Control of phase is crucial to this. If the shouters do not match the phase of the incoming wave, sound does spread out in all directions, like the roar of a crowd in a stadium. Or perhaps like individuals standing at just the right time to make a wave circle around the stadium.

Answer 2

The essential problem with that is that transmitting emits energy. You can cancel out the reflection in a particular direction this way, but in other directions it won't cancel. In effect, you're saying "here I am" to receivers monitoring the radar frequency. They don't even need to transmit, so you won't know they are there.

Answer 3

from https://doi.org/10.1109/WDDC.2007.4339412

Both answers are correct in explaining why cancelation is a bad scheme to avoid radar detection of an airplane. But repeating the incoming radar signal of the enemy to confuse its receiver is a standard EW (electronic warfare) technique. There are many versions of a repeat back jammer but none of them is likely to be applicable to a stealth aircraft trying to be flying under the radar, so to speak. If stealth is not an issue then a repeat back jammer by repeating the exact same radar signal delayed or phased can confuse the range estimate, of course, while assuming that the enemy receiver is prevented to receive its own pulse. Disadvantage is that pulse repetition can only be delayed not advanced, and so it is expected by the receiver.

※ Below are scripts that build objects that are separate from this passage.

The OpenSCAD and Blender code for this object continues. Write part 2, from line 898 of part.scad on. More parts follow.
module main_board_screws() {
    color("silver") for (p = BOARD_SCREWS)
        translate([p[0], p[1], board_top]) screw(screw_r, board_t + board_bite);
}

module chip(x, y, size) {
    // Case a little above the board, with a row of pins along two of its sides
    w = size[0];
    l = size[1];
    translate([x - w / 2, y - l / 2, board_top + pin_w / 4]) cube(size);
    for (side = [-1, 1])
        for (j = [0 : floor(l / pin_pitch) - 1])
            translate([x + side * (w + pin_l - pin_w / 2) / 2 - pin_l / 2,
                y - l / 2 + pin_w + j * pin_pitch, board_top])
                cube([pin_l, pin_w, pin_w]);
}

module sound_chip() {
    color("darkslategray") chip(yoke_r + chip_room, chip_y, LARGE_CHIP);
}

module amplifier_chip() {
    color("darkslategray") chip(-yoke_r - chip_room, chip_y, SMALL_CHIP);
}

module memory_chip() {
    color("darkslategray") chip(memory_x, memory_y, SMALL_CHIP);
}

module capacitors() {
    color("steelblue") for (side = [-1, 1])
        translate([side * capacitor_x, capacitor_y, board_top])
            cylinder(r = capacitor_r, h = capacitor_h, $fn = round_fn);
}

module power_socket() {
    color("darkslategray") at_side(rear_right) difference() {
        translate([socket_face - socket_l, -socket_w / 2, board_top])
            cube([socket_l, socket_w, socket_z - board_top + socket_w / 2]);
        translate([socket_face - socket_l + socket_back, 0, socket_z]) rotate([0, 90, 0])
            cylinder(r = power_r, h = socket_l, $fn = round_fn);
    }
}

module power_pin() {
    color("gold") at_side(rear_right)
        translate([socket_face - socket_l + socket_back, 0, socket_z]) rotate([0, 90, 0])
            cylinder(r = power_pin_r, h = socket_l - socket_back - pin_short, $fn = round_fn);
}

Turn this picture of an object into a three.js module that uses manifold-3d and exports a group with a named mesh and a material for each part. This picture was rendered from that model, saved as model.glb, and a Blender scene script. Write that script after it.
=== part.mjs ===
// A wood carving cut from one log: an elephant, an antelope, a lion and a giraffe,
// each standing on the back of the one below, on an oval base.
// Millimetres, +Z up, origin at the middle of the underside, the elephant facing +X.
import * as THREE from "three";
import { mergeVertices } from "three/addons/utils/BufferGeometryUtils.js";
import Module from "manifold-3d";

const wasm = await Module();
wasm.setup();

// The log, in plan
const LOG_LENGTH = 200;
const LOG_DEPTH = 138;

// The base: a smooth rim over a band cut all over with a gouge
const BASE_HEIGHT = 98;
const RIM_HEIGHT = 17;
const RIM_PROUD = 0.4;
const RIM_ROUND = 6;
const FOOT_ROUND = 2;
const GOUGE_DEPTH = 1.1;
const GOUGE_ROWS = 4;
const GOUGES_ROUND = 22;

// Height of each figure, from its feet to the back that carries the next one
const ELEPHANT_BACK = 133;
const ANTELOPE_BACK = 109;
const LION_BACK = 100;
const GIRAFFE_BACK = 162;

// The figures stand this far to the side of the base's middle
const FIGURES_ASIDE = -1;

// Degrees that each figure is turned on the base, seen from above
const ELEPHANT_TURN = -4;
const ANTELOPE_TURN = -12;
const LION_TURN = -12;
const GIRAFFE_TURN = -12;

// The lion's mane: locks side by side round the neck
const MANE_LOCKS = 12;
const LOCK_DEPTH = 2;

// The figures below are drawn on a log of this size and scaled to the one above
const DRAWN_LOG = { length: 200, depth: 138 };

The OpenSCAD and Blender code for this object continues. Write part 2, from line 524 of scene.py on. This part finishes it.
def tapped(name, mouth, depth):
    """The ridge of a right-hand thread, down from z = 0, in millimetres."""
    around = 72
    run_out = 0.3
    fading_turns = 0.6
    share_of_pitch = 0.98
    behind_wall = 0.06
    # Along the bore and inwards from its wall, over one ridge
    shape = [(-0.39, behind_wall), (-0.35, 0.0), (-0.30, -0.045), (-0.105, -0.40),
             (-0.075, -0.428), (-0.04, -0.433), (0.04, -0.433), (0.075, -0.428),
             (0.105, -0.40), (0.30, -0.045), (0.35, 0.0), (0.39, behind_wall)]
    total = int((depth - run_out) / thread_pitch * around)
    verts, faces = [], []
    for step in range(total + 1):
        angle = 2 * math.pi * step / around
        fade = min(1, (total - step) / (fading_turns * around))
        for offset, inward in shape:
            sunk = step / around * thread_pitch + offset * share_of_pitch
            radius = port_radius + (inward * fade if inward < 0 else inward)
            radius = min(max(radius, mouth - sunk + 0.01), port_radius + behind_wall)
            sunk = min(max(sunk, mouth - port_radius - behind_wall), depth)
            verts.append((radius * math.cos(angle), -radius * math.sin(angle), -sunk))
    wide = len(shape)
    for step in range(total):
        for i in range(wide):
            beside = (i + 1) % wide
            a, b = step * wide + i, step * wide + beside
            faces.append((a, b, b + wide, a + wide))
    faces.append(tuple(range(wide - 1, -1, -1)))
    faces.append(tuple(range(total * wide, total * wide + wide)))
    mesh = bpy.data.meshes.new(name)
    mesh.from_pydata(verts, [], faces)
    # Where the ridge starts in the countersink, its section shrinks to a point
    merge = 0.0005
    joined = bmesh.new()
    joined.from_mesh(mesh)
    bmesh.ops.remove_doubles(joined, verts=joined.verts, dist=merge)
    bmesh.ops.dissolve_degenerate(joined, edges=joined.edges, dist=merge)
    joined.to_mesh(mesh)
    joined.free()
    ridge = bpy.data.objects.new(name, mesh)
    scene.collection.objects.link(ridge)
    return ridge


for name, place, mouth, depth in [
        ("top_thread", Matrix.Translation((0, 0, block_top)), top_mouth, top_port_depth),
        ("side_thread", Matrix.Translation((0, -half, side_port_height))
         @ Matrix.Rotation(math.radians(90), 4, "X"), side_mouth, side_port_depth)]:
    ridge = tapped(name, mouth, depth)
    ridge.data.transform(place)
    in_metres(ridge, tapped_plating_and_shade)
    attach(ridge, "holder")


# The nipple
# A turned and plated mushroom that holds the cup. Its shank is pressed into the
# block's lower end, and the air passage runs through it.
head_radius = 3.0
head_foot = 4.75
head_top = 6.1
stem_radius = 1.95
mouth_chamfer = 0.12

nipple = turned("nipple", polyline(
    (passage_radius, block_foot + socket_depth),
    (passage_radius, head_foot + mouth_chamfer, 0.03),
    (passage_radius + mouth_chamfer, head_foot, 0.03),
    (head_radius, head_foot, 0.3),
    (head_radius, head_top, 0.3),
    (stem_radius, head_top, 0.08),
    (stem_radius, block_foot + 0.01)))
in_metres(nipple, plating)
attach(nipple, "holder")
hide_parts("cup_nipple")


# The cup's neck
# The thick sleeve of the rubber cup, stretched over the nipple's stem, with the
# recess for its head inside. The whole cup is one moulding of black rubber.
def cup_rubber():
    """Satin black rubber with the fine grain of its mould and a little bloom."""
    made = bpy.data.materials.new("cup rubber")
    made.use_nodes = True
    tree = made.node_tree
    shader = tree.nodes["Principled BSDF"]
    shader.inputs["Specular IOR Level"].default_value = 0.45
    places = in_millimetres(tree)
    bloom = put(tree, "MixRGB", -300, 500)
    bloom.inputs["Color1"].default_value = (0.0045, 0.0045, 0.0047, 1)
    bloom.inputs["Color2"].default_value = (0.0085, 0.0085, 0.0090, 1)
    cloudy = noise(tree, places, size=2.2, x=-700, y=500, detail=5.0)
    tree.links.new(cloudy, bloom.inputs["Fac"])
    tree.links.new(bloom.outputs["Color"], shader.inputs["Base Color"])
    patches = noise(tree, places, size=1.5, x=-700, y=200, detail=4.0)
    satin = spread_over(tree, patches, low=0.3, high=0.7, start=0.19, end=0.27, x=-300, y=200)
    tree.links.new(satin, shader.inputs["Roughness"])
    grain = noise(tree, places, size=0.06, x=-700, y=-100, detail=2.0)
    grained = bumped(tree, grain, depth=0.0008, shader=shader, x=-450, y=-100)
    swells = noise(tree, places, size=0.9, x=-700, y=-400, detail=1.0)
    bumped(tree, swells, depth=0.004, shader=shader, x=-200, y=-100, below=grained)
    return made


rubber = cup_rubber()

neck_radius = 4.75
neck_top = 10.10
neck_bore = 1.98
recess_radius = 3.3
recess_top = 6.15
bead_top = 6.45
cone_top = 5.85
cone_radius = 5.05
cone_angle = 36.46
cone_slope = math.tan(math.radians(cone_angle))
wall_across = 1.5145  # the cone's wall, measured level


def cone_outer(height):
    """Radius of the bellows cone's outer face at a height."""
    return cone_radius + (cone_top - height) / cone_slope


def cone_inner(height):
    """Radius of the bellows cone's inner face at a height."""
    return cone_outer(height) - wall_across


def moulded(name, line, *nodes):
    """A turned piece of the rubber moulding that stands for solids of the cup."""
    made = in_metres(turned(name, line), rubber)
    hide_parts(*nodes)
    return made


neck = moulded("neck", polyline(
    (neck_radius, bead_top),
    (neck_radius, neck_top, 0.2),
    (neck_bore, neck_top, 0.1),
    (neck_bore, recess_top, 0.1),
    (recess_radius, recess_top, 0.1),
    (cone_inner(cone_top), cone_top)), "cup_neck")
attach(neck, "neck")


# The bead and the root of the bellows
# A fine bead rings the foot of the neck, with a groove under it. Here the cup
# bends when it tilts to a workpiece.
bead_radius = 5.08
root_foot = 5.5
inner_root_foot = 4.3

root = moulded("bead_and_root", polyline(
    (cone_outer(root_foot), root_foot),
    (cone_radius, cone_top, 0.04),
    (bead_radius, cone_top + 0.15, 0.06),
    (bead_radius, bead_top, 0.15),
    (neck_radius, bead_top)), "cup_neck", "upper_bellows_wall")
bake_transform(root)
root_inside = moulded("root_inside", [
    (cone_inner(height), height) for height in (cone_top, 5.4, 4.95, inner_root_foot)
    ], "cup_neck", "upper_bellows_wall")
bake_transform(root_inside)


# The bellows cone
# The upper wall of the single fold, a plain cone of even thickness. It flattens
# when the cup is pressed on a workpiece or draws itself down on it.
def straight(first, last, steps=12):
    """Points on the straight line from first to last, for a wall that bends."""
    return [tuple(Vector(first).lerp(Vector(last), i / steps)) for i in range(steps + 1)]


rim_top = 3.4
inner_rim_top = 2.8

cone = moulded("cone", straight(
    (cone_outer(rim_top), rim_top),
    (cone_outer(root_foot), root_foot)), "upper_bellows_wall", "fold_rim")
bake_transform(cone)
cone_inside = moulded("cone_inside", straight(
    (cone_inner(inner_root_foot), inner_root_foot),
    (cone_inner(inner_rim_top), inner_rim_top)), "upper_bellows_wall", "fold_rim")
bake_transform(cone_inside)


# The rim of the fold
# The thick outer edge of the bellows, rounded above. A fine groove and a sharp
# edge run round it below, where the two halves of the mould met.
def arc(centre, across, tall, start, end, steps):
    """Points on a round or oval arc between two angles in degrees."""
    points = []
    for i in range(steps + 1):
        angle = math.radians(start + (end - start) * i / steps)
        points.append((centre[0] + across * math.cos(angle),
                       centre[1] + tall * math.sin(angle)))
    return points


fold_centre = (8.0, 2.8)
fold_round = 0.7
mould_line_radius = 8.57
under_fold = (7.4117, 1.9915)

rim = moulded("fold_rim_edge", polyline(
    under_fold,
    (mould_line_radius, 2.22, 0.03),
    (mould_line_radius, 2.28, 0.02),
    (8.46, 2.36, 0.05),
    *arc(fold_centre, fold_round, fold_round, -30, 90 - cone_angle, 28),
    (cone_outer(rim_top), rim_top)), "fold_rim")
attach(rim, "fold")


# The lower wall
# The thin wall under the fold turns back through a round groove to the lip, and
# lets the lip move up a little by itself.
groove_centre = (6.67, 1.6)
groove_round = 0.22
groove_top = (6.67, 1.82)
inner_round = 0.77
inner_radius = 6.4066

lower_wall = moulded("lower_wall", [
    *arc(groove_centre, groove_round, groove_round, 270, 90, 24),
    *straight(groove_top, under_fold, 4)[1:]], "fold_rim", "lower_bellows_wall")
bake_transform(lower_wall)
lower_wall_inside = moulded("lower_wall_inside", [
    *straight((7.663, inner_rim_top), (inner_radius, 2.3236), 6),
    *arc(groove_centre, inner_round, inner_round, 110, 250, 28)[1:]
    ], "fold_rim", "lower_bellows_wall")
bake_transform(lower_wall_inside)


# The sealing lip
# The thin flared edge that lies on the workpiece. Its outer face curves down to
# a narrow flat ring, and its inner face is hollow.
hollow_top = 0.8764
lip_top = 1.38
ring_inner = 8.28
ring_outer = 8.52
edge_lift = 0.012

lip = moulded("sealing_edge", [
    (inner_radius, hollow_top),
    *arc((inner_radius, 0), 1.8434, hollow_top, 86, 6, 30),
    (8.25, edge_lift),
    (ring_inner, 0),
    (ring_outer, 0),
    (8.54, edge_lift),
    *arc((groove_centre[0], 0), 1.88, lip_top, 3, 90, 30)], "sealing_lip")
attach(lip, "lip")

A much more sophisticated and difficult to execute idea but more along the lines you were suggesting is the so-called cross-eye jammer. An airplane target is quite a large structure compared to a microwave radar's wavelength and it has, consequently, several and mostly independently phased reflection points. When the radar wants to estimate the angle of arrival these reflectors cause "glint", a kind of scintillation in the receiver, a jitter and "wandering" in angle. To add to that confusing image the target could apply this repeat scheme specifically aimed at a weakness in the most commonly used angle measurement technique that employs 2, 3 or 4 antennas in a so-called mono-pulse arrangement. If you try but cannot find much information in the public literature about "cross-eye" then you will know that it is because does work... Nevertheless it is not an easy thing to do it right.